### Exercise
Repeat the lines of the data that follow, please, starting at the first and stopping after the one with "LOOP_MIDDLE = 0.5".

### Data block
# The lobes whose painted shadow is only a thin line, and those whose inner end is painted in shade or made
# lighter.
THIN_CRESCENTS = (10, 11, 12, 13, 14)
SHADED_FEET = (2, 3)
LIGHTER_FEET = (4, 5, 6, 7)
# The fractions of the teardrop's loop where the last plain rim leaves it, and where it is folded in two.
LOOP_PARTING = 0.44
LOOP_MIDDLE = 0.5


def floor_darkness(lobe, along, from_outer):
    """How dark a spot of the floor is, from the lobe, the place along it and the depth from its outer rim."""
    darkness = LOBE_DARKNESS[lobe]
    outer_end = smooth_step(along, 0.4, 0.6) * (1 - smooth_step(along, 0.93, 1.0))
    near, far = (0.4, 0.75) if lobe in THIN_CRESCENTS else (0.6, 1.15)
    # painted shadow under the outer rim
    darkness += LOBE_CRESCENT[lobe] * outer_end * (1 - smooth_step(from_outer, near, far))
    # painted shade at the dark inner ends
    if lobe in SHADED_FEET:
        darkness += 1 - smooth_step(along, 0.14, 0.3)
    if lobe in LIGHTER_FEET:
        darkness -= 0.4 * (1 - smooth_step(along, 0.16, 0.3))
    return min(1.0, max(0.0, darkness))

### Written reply
# The lobes whose painted shadow is only a thin line, and those whose inner end is painted in shade or made
# lighter.
THIN_CRESCENTS = (10, 11, 12, 13, 14)
SHADED_FEET = (2, 3)
LIGHTER_FEET = (4, 5, 6, 7)
# The fractions of the teardrop's loop where the last plain rim leaves it, and where it is folded in two.
LOOP_PARTING = 0.44
LOOP_MIDDLE = 0.5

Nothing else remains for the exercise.